In the listing below, find every line with the string "from" and pull it out.

GIVEN RECORDS »
'''

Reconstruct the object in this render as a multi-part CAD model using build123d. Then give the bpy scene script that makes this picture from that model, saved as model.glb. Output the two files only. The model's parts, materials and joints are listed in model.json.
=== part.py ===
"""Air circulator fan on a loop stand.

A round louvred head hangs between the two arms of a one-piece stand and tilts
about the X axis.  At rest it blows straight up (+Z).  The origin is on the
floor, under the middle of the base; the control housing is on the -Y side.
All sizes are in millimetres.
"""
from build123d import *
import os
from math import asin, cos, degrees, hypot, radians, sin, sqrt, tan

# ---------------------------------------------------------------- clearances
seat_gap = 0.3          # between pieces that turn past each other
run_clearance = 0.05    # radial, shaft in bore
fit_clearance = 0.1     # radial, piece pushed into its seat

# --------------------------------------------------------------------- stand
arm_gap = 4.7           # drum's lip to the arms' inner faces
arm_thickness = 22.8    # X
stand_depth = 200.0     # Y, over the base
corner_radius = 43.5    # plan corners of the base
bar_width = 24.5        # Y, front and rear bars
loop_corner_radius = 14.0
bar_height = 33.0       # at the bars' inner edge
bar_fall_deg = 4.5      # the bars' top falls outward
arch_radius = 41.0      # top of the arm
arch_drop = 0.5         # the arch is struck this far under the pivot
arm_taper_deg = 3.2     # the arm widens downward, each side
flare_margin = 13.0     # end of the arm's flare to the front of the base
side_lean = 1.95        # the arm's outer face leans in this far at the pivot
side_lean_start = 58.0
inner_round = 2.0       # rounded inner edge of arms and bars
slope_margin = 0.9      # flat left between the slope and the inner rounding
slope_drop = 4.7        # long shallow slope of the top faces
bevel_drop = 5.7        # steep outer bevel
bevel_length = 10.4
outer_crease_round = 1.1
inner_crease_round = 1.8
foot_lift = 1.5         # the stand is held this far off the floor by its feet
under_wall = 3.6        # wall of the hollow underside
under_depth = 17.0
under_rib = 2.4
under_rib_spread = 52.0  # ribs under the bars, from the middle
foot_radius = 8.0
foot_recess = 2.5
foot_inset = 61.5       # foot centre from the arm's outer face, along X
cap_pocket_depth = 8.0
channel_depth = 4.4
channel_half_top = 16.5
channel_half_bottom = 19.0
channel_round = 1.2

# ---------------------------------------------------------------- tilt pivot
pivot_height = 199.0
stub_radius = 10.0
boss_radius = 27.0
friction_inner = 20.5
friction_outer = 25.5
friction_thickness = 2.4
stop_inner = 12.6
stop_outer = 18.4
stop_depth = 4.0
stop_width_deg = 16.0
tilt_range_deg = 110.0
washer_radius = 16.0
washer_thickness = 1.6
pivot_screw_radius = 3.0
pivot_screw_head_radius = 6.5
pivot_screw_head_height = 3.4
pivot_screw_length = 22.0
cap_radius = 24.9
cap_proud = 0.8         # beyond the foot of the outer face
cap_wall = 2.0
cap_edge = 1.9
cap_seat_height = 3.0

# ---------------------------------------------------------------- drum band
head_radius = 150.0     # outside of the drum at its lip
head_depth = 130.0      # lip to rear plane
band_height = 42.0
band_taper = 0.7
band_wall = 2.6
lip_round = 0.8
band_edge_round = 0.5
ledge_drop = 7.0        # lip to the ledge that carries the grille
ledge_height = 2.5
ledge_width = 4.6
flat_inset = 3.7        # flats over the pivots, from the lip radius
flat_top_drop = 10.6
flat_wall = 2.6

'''
'''

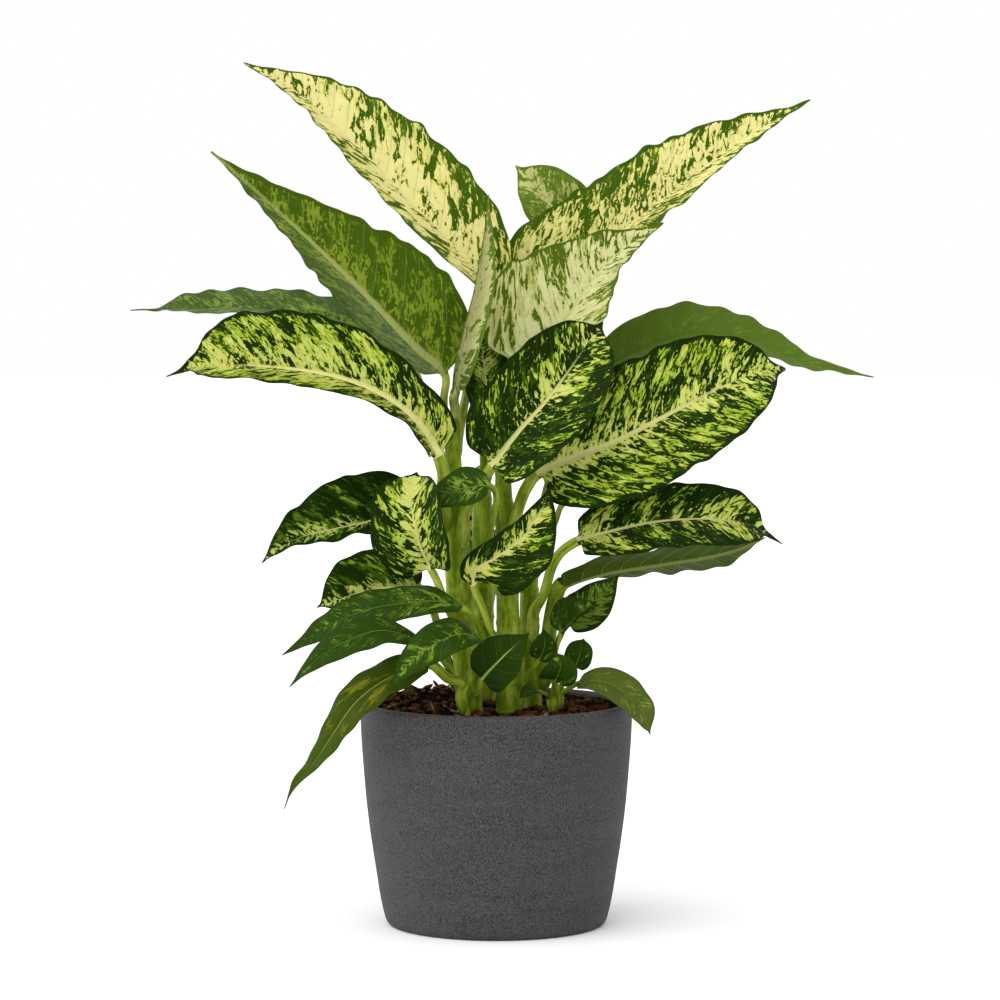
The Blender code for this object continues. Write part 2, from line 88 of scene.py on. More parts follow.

'''

SOLVED EXERCISE »
Reconstruct the object in this render as a multi-part CAD model using build123d. Then give the bpy scene script that makes this picture from that model, saved as model.glb. Output the two files only. The model's parts, materials and joints are listed in model.json.
from build123d import *
from math import asin, cos, degrees, hypot, radians, sin, sqrt, tan
under_rib_spread = 52.0  # ribs under the bars, from the middle
foot_inset = 61.5       # foot centre from the arm's outer face, along X
flat_inset = 3.7        # flats over the pivots, from the lip radius
The Blender code for this object continues. Write part 2, from line 88 of scene.py on. More parts follow.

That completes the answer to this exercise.